### [Direction]
All entries below are to be set down again, identical to the source.

### [Listing]
──────────────────────────────

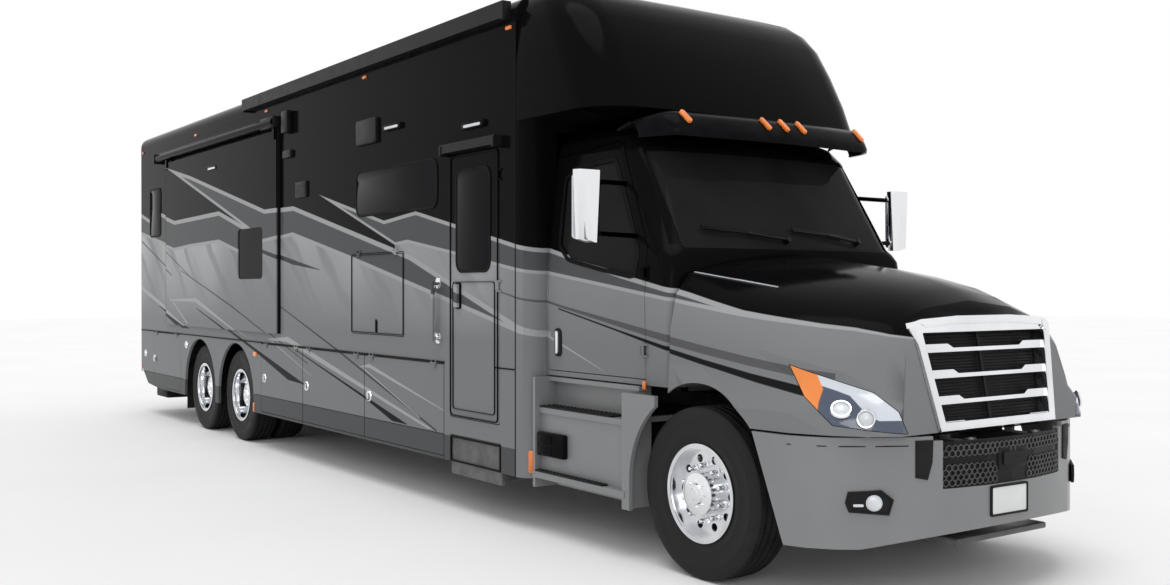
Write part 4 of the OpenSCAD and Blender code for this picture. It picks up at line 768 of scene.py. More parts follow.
for side in (RIGHT, LEFT):
    spot, normal = bumper_at(side * 0.93, 0.001)
    place = facing(spot, normal, 0.60)
    shape(bm, place, FOG_BEZEL, 0.012, 0.005, rim=0.012)
    shape(bm, place @ Matrix.Translation((0, 0, -0.004)), FOG_BEZEL, 0.008)
    turned(bright, [(0.0, 0.018), (0.022, 0.017), (0.036, 0.012), (0.040, 0.006), (0.044, 0.004)],
           place @ Vector((-0.02 * side, 0, 0)), normal, 32)
    plate(bright, place @ Matrix.Translation((0.065 * side, -0.012, 0.004)), 0.055, 0.014, 0.006, 0.005)
    # the vent in the corner beside the mesh
    spot, normal = bumper_at(side * 0.655, 0.001)
    shape(bm, facing(spot, normal, 0.83), CORNER_VENT, 0.008, 0.003)
piece("fog_lamp_bezels", bm, moulded_black)
piece("fog_lamps", bright, clear_lens)


def bumper_line(bm, z, height, out):
    """A thin strip that follows the bumper's face from corner to corner."""
    ys = [1.215, 1.13, 1.05, 0.98, 0.87, 0.76, 0.63, 0.50, 0.36, 0.23]
    ring = []
    for y in [-y for y in ys] + [0.0] + ys[::-1]:
        spot, _ = bumper_at(y, out)
        ring.append(bm.verts.new((spot.x, spot.y, z)))
    edges = [bm.edges.new(p) for p in zip(ring, ring[1:])]
    bmesh.ops.translate(bm, verts=moved(bmesh.ops.extrude_edge_only(bm, edges=edges)),
                        vec=(0, 0, height))


OPENING_HALF = 0.62
bm = bmesh.new()
bumper_line(bm, 0.900, 0.005, 0.0015)
bmesh.ops.solidify(bm, geom=bm.faces[:], thickness=0.0015)
# the seam stops at the mesh opening
bmesh.ops.delete(bm, geom=[f for f in bm.faces if abs(f.calc_center_median().y) < OPENING_HALF],
                 context="FACES")
piece("bumper_seams", bm, seal_rubber)
bm = bmesh.new()
box(bm, (6.30, -0.42, 0.335), (6.56, 0.42, 0.372), 0.012)
piece("lower_lip", bm, dark_grey)
print("bumper fittings made")

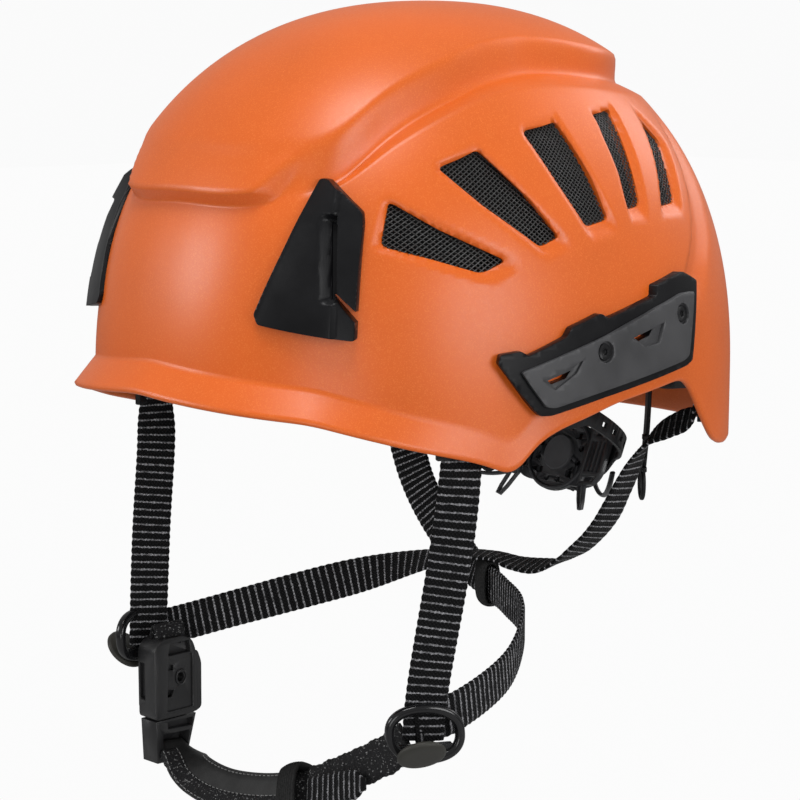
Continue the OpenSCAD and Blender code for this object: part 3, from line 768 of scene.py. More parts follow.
shellOrange = makeShellOrange()
blackPlastic = mouldedPlastic("blackPlastic", finish["blackPlastic"], 0.42)
satinBlack = mouldedPlastic("satinBlack", (0.007, 0.007, 0.008), 0.34, grain=1800.0, specular=0.16)
greyPlastic = mouldedPlastic("greyPlastic", finish["greyPlastic"], 0.46)
glossBlack = mouldedPlastic("glossBlack", (0.008, 0.008, 0.009), 0.16, grain=900.0, depth=0.00003,
                            coat=0.25, specular=0.35)
capPlastic = mouldedPlastic("capPlastic", (0.036, 0.035, 0.030), 0.46, specular=0.3)
blackSteel = mouldedPlastic("blackSteel", (0.012, 0.012, 0.013), 0.30, grain=1500.0, depth=0.00003)
webbingBlack = makeWebbing("webbingBlack", finish["webColour"], finish["threadColour"],
                           webbing["threadPitch"])
print("materials ready")
setFinish(shell, shellOrange)
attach(shell, "shell")
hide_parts("outer_shell")


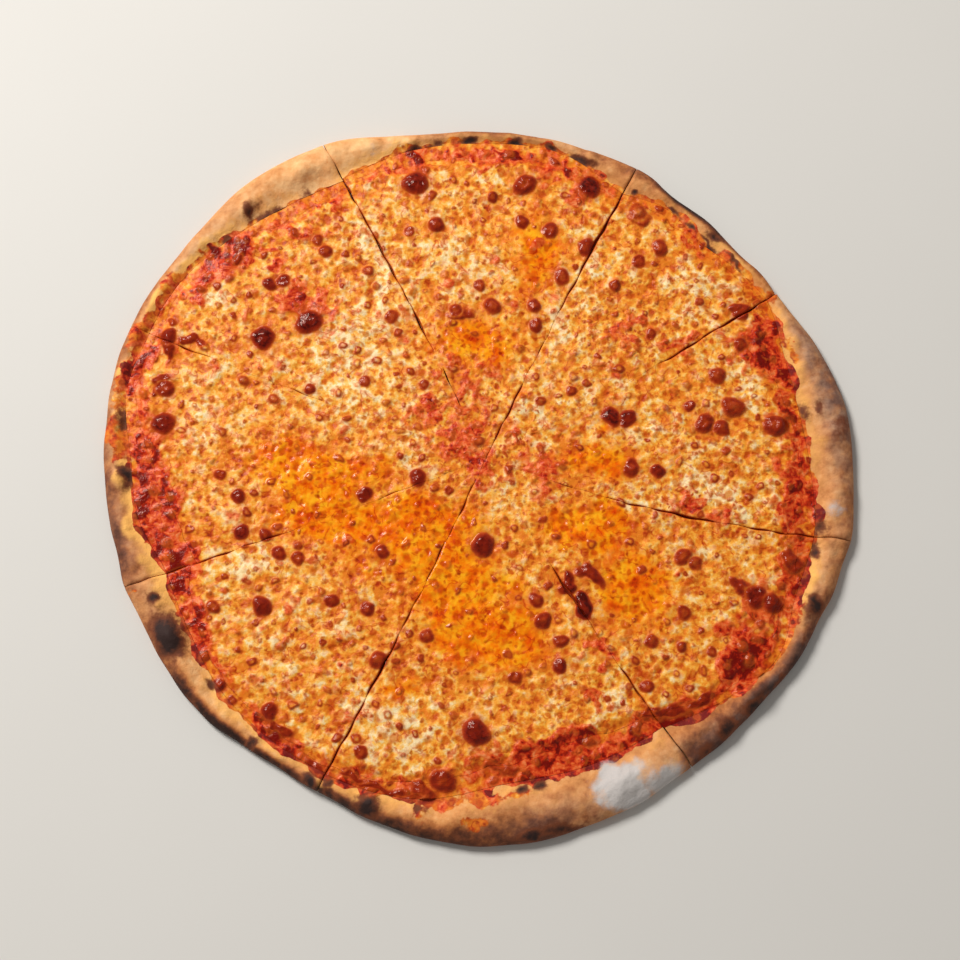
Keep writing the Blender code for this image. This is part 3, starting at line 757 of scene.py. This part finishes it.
def wedge_sheet(number, edge, rows, gap):
    """An even triangle net from a slice's tip to an edge, which is a function of the slice and t."""
    row = np.repeat(np.arange(rows + 1), np.arange(1, rows + 2))
    column = np.arange(len(row)) - row * (row + 1) // 2
    t = np.where(row > 0, column / np.maximum(row, 1), 0.5)
    tip = tip_radius(number, gap)
    radius = tip + (edge(number, t) - tip) * row / rows
    corner = np.flatnonzero(row < rows)
    below = corner + row[corner] + 1
    pointed_in = np.stack((corner, below + 1, below), 1)
    side = np.flatnonzero((row < rows) & (column < row))
    pointed_out = np.stack((side, side + 1, side + row[side] + 2), 1)
    step = np.arange(rows + 1)
    left = step * (step + 1) // 2
    arc = left[-1] + np.arange(1, rows)
    right = (left + step)[:0:-1]
    faces = np.concatenate((pointed_in, pointed_out)).tolist()
    return Sheet(radius, t, faces, np.concatenate((left, arc, right)))


def band_sheet(number, inner, outer, shares, gap):
    """A grid between two edges of a slice, and one flat face from it to the tip, which toppings hide."""
    columns = RIM_COLUMNS
    rows = len(shares) - 1
    line = np.linspace(0.0, 1.0, columns + 1)
    inner_line, outer_line = inner(number, line), outer(number, line)
    grid = inner_line + (outer_line - inner_line) * shares[:, None]
    tip = tip_radius(number, gap)
    steps = np.arange(BED_STEPS) / BED_STEPS
    left = tip + (inner_line[0] - tip) * steps
    right = tip + (inner_line[-1] - tip) * steps[:0:-1]
    radius = np.concatenate((grid.ravel(), left, right))
    t = np.concatenate((np.tile(line, rows + 1), np.zeros(BED_STEPS), np.ones(BED_STEPS - 1)))
    corner = (np.arange(rows)[:, None] * (columns + 1) + np.arange(columns)).ravel()
    quads = np.stack((corner, corner + 1, corner + columns + 2, corner + columns + 1), 1)
    start = grid.size
    left_ids = start + np.arange(BED_STEPS)
    right_ids = start + BED_STEPS + np.arange(BED_STEPS - 1)
    first_row = np.arange(columns + 1)
    row_starts = np.arange(rows + 1) * (columns + 1)
    flat = np.concatenate((left_ids, first_row, right_ids))[::-1]
    last_row = row_starts[-1] + np.arange(1, columns)
    border = np.concatenate((left_ids, row_starts, last_row, (row_starts + columns)[::-1], right_ids))
    return Sheet(radius, t, quads.tolist() + [flat.tolist()], border)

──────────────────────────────

### [The solution]
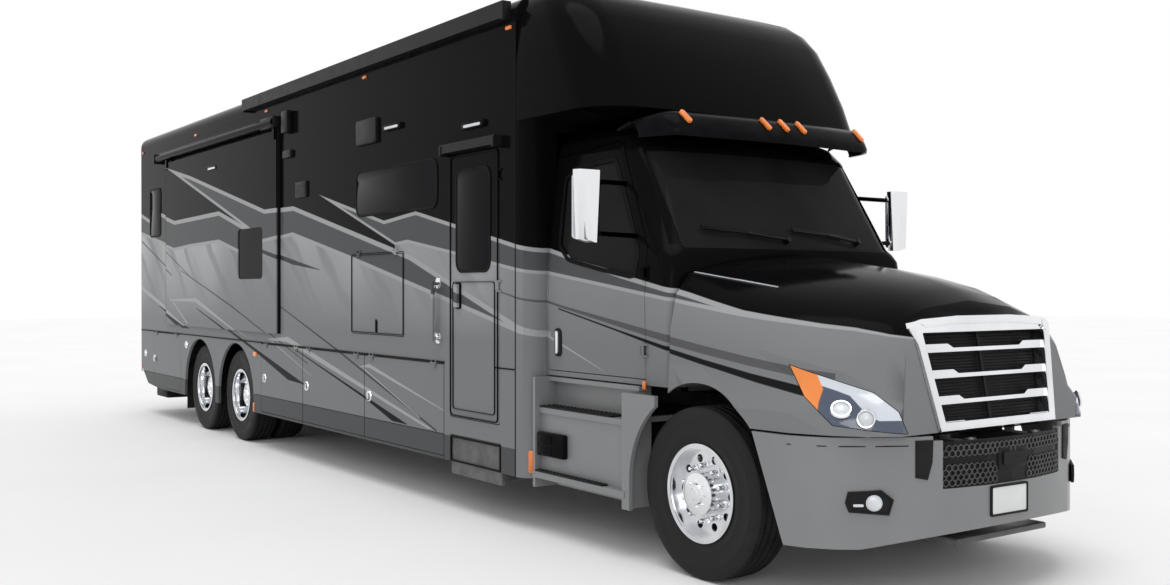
Write part 4 of the OpenSCAD and Blender code for this picture. It picks up at line 768 of scene.py. More parts follow.
for side in (RIGHT, LEFT):
    spot, normal = bumper_at(side * 0.93, 0.001)
    place = facing(spot, normal, 0.60)
    shape(bm, place, FOG_BEZEL, 0.012, 0.005, rim=0.012)
    shape(bm, place @ Matrix.Translation((0, 0, -0.004)), FOG_BEZEL, 0.008)
    turned(bright, [(0.0, 0.018), (0.022, 0.017), (0.036, 0.012), (0.040, 0.006), (0.044, 0.004)],
           place @ Vector((-0.02 * side, 0, 0)), normal, 32)
    plate(bright, place @ Matrix.Translation((0.065 * side, -0.012, 0.004)), 0.055, 0.014, 0.006, 0.005)
    # the vent in the corner beside the mesh
    spot, normal = bumper_at(side * 0.655, 0.001)
    shape(bm, facing(spot, normal, 0.83), CORNER_VENT, 0.008, 0.003)
piece("fog_lamp_bezels", bm, moulded_black)
piece("fog_lamps", bright, clear_lens)


def bumper_line(bm, z, height, out):
    """A thin strip that follows the bumper's face from corner to corner."""
    ys = [1.215, 1.13, 1.05, 0.98, 0.87, 0.76, 0.63, 0.50, 0.36, 0.23]
    ring = []
    for y in [-y for y in ys] + [0.0] + ys[::-1]:
        spot, _ = bumper_at(y, out)
        ring.append(bm.verts.new((spot.x, spot.y, z)))
    edges = [bm.edges.new(p) for p in zip(ring, ring[1:])]
    bmesh.ops.translate(bm, verts=moved(bmesh.ops.extrude_edge_only(bm, edges=edges)),
                        vec=(0, 0, height))


OPENING_HALF = 0.62
bm = bmesh.new()
bumper_line(bm, 0.900, 0.005, 0.0015)
bmesh.ops.solidify(bm, geom=bm.faces[:], thickness=0.0015)
# the seam stops at the mesh opening
bmesh.ops.delete(bm, geom=[f for f in bm.faces if abs(f.calc_center_median().y) < OPENING_HALF],
                 context="FACES")
piece("bumper_seams", bm, seal_rubber)
bm = bmesh.new()
box(bm, (6.30, -0.42, 0.335), (6.56, 0.42, 0.372), 0.012)
piece("lower_lip", bm, dark_grey)
print("bumper fittings made")

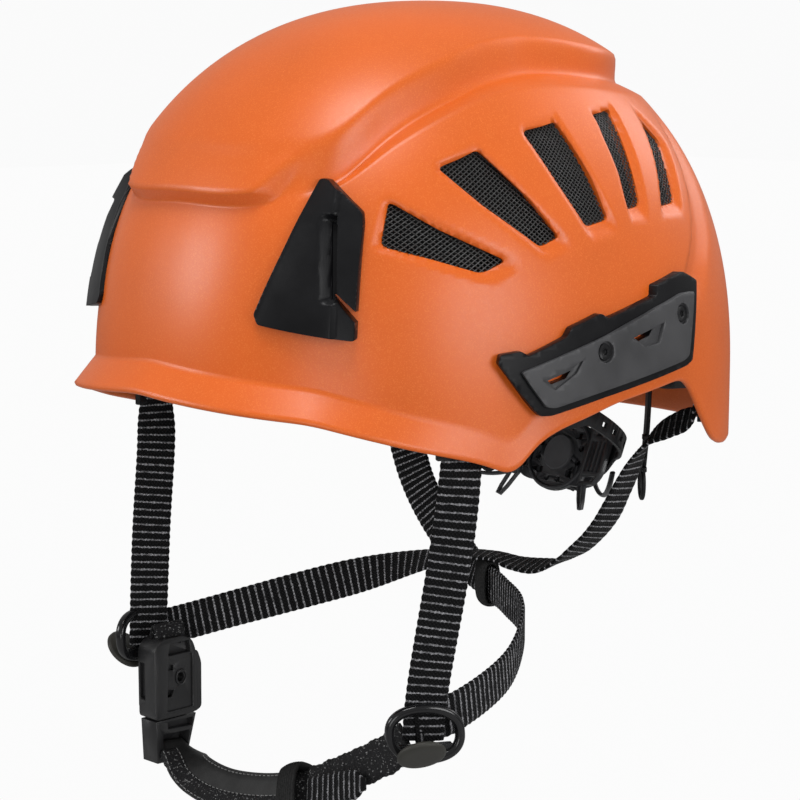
Continue the OpenSCAD and Blender code for this object: part 3, from line 768 of scene.py. More parts follow.
shellOrange = makeShellOrange()
blackPlastic = mouldedPlastic("blackPlastic", finish["blackPlastic"], 0.42)
satinBlack = mouldedPlastic("satinBlack", (0.007, 0.007, 0.008), 0.34, grain=1800.0, specular=0.16)
greyPlastic = mouldedPlastic("greyPlastic", finish["greyPlastic"], 0.46)
glossBlack = mouldedPlastic("glossBlack", (0.008, 0.008, 0.009), 0.16, grain=900.0, depth=0.00003,
                            coat=0.25, specular=0.35)
capPlastic = mouldedPlastic("capPlastic", (0.036, 0.035, 0.030), 0.46, specular=0.3)
blackSteel = mouldedPlastic("blackSteel", (0.012, 0.012, 0.013), 0.30, grain=1500.0, depth=0.00003)
webbingBlack = makeWebbing("webbingBlack", finish["webColour"], finish["threadColour"],
                           webbing["threadPitch"])
print("materials ready")
setFinish(shell, shellOrange)
attach(shell, "shell")
hide_parts("outer_shell")


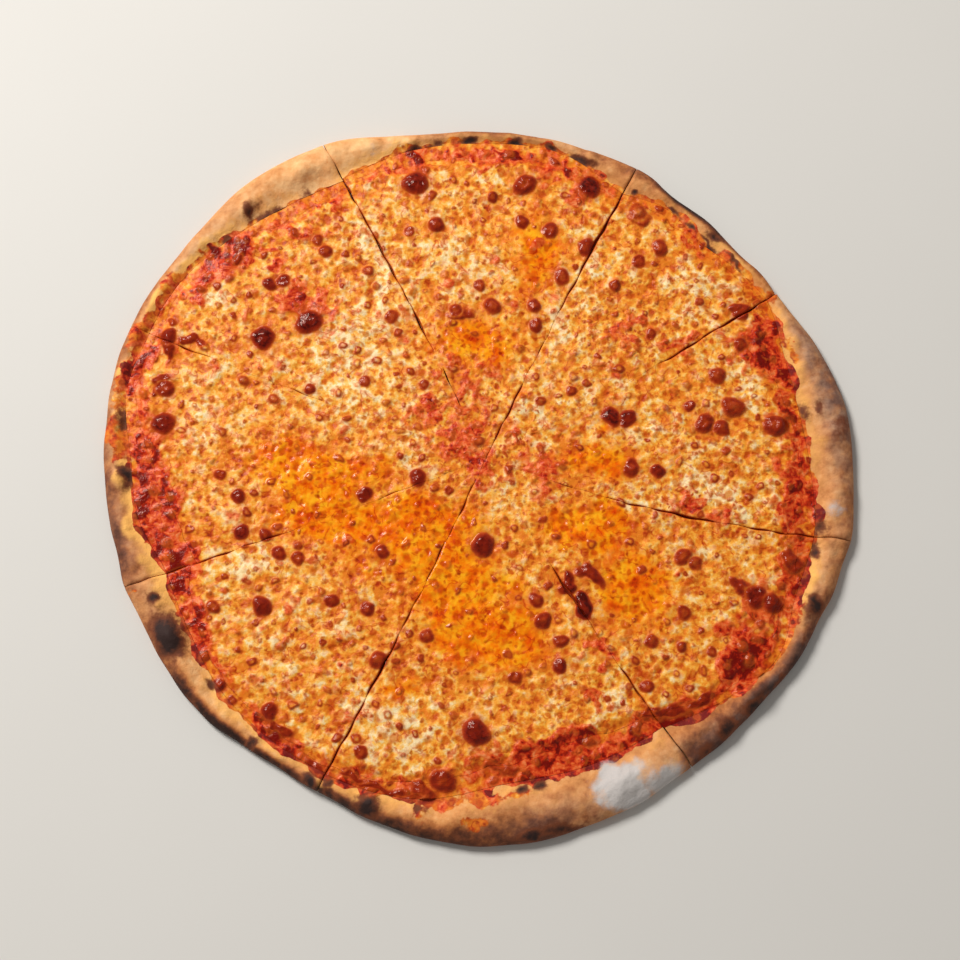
Keep writing the Blender code for this image. This is part 3, starting at line 757 of scene.py. This part finishes it.
def wedge_sheet(number, edge, rows, gap):
    """An even triangle net from a slice's tip to an edge, which is a function of the slice and t."""
    row = np.repeat(np.arange(rows + 1), np.arange(1, rows + 2))
    column = np.arange(len(row)) - row * (row + 1) // 2
    t = np.where(row > 0, column / np.maximum(row, 1), 0.5)
    tip = tip_radius(number, gap)
    radius = tip + (edge(number, t) - tip) * row / rows
    corner = np.flatnonzero(row < rows)
    below = corner + row[corner] + 1
    pointed_in = np.stack((corner, below + 1, below), 1)
    side = np.flatnonzero((row < rows) & (column < row))
    pointed_out = np.stack((side, side + 1, side + row[side] + 2), 1)
    step = np.arange(rows + 1)
    left = step * (step + 1) // 2
    arc = left[-1] + np.arange(1, rows)
    right = (left + step)[:0:-1]
    faces = np.concatenate((pointed_in, pointed_out)).tolist()
    return Sheet(radius, t, faces, np.concatenate((left, arc, right)))


def band_sheet(number, inner, outer, shares, gap):
    """A grid between two edges of a slice, and one flat face from it to the tip, which toppings hide."""
    columns = RIM_COLUMNS
    rows = len(shares) - 1
    line = np.linspace(0.0, 1.0, columns + 1)
    inner_line, outer_line = inner(number, line), outer(number, line)
    grid = inner_line + (outer_line - inner_line) * shares[:, None]
    tip = tip_radius(number, gap)
    steps = np.arange(BED_STEPS) / BED_STEPS
    left = tip + (inner_line[0] - tip) * steps
    right = tip + (inner_line[-1] - tip) * steps[:0:-1]
    radius = np.concatenate((grid.ravel(), left, right))
    t = np.concatenate((np.tile(line, rows + 1), np.zeros(BED_STEPS), np.ones(BED_STEPS - 1)))
    corner = (np.arange(rows)[:, None] * (columns + 1) + np.arange(columns)).ravel()
    quads = np.stack((corner, corner + 1, corner + columns + 2, corner + columns + 1), 1)
    start = grid.size
    left_ids = start + np.arange(BED_STEPS)
    right_ids = start + BED_STEPS + np.arange(BED_STEPS - 1)
    first_row = np.arange(columns + 1)
    row_starts = np.arange(rows + 1) * (columns + 1)
    flat = np.concatenate((left_ids, first_row, right_ids))[::-1]
    last_row = row_starts[-1] + np.arange(1, columns)
    border = np.concatenate((left_ids, row_starts, last_row, (row_starts + columns)[::-1], right_ids))
    return Sheet(radius, t, quads.tolist() + [flat.tolist()], border)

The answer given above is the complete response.